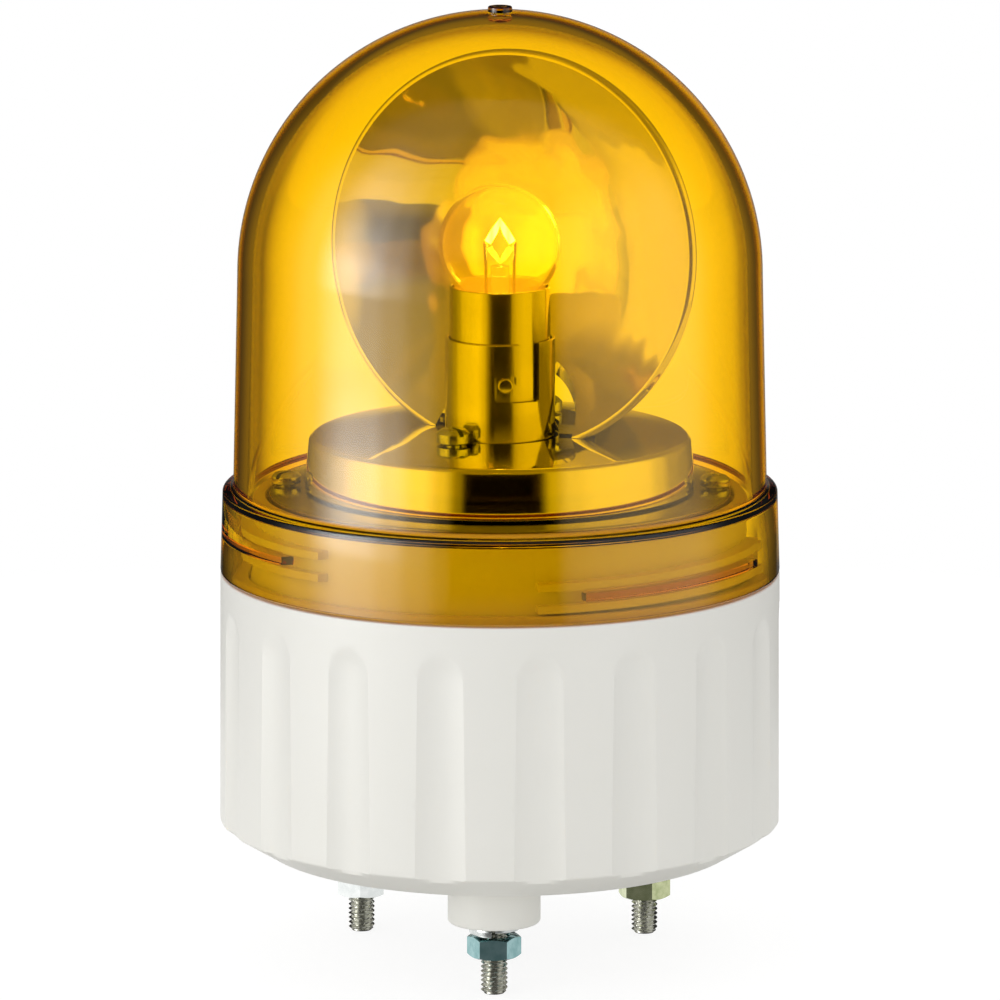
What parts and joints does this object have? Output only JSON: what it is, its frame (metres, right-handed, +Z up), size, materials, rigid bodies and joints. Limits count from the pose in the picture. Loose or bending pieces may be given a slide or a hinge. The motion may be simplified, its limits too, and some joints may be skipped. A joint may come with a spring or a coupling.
{
  "type": "rotating beacon light",
  "caption": "Rotating warning beacon: screw-on amber globe over a motor-turned mirror reflector and bayonet bulb, on a fluted round base with stud feet.",
  "frame": {"origin": "centre of the plane of the three foot faces, on the rotor's axis", "axes": "+Z up along the rotor's axis towards the globe's top; the front foot points along -Y"},
  "size_m": [0.0842, 0.0844, 0.1444],
  "materials": {
    "housing_plastic": "off-white moulded plastic, fine matt grain",
    "amber_globe": "clear amber moulding, gloss",
    "mirror_plating": "vacuum-plated mirror surface",
    "black_rubber": "black rubber, matt",
    "natural_silicone": "natural silicone rubber, satin",
    "zinc_steel": "zinc-plated steel, satin",
    "dark_steel": "black-finished steel sheet",
    "white_acetal": "natural white acetal",
    "brass": "plain brass",
    "sintered_bronze": "sintered bronze, matt",
    "nickel_plate": "bright nickel plate",
    "phenolic": "brown phenolic board",
    "bulb_glass": "clear glass",
    "tungsten": "coiled filament wire",
    "solder": "solder tip, satin",
    "red_lead": "red insulated wire",
    "black_lead": "black insulated wire"
  },
  "bodies": {
    "base": {"base_housing": "housing_plastic", "cable_grommet": "black_rubber", "mounting_screw_front": "zinc_steel", "mounting_screw_right": "zinc_steel", "mounting_screw_left": "zinc_steel", "spring_washer_front": "zinc_steel", "spring_washer_right": "zinc_steel", "spring_washer_left": "zinc_steel", "hex_nut_front": "zinc_steel", "hex_nut_right": "zinc_steel", "hex_nut_left": "zinc_steel", "deck_plate": "dark_steel", "deck_screw_right": "zinc_steel", "deck_screw_left": "zinc_steel", "motor_can": "zinc_steel", "motor_end_cap": "white_acetal", "motor_terminal_left": "brass", "motor_terminal_right": "brass", "motor_screw_left": "zinc_steel", "motor_screw_right": "zinc_steel", "deck_bush": "sintered_bronze", "socket_bracket": "zinc_steel", "bracket_screw_left": "zinc_steel", "bracket_screw_right": "zinc_steel", "socket_tube": "nickel_plate", "socket_foot_disc": "phenolic", "contact_spring": "zinc_steel", "terminal_block": "white_acetal", "block_screw": "zinc_steel", "terminal_screw_left": "zinc_steel", "terminal_screw_right": "zinc_steel", "motor_lead_left": "black_lead", "motor_lead_right": "red_lead", "contact_lead": "red_lead", "socket_lead": "black_lead"},
    "rotor": {"drive_gear": "white_acetal", "rotor_clip": "zinc_steel", "rotor_drum": "mirror_plating", "rotor_screw_front": "zinc_steel", "rotor_screw_back": "zinc_steel", "reflector": "mirror_plating"},
    "motor_rotor": {"motor_shaft": "zinc_steel", "pinion": "brass"},
    "gasket": {"globe_gasket": "natural_silicone"},
    "globe": {"globe": "amber_globe"},
    "bulb": {"bulb_cap": "nickel_plate", "bulb_glass": "bulb_glass", "bulb_base_insulator": "phenolic", "bulb_tip_contact": "solder", "glass_stem": "bulb_glass", "filament_support_left": "nickel_plate", "filament_support_right": "nickel_plate", "filament": "tungsten"},
    "contact": {"contact_disc": "phenolic", "contact_stud": "brass"}
  },
  "joints": [
    {"name": "rotor_spin", "type": "hinge", "parent": "base", "child": "rotor", "pos_m": [0, 0, 0.06], "axis": [0, 0, 1], "continuous": true},
    {"name": "motor_spin", "type": "hinge", "parent": "base", "child": "motor_rotor", "pos_m": [0, 0.0216, 0.06], "axis": [0, 0, 1], "continuous": true},
    {"name": "globe_twist", "type": "hinge", "parent": "base", "child": "gasket", "pos_m": [0, 0, 0.05], "axis": [0, 0, 1], "range_deg": [0, 720]},
    {"name": "globe_lift", "type": "slide", "parent": "gasket", "child": "globe", "axis": [0, 0, 1], "range_m": [0, 0.0065]},
    {"name": "bulb_push", "type": "slide", "parent": "base", "child": "bulb", "axis": [0, 0, 1], "range_m": [-0.0013, 0], "stiffness_N_per_m": 1500, "springref_m": 0.003},
    {"name": "contact_slide", "type": "slide", "parent": "base", "child": "contact", "axis": [0, 0, 1], "range_m": [-0.0013, 0], "deforming": ["contact_spring", "contact_lead"]}
  ],
  "couplings": [
    {"joint": "motor_spin", "follows": "rotor_spin", "ratio": -4.4},
    {"joint": "globe_lift", "follows": "globe_twist", "m_per_rad": 0.0005093},
    {"joint": "contact_slide", "follows": "bulb_push", "ratio": 1}
  ]
}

========

DIRECTIONS:
Pick out the lines above that hold the string "bodies" and show them.

THE COMPLETED TASK:
What parts and joints does this object have? Output only JSON: what it is, its frame (metres, right-handed, +Z up), size, materials, rigid bodies and joints. Limits count from the pose in the picture. Loose or bending pieces may be given a slide or a hinge. The motion may be simplified, its limits too, and some joints may be skipped. A joint may come with a spring or a coupling.
  "bodies": {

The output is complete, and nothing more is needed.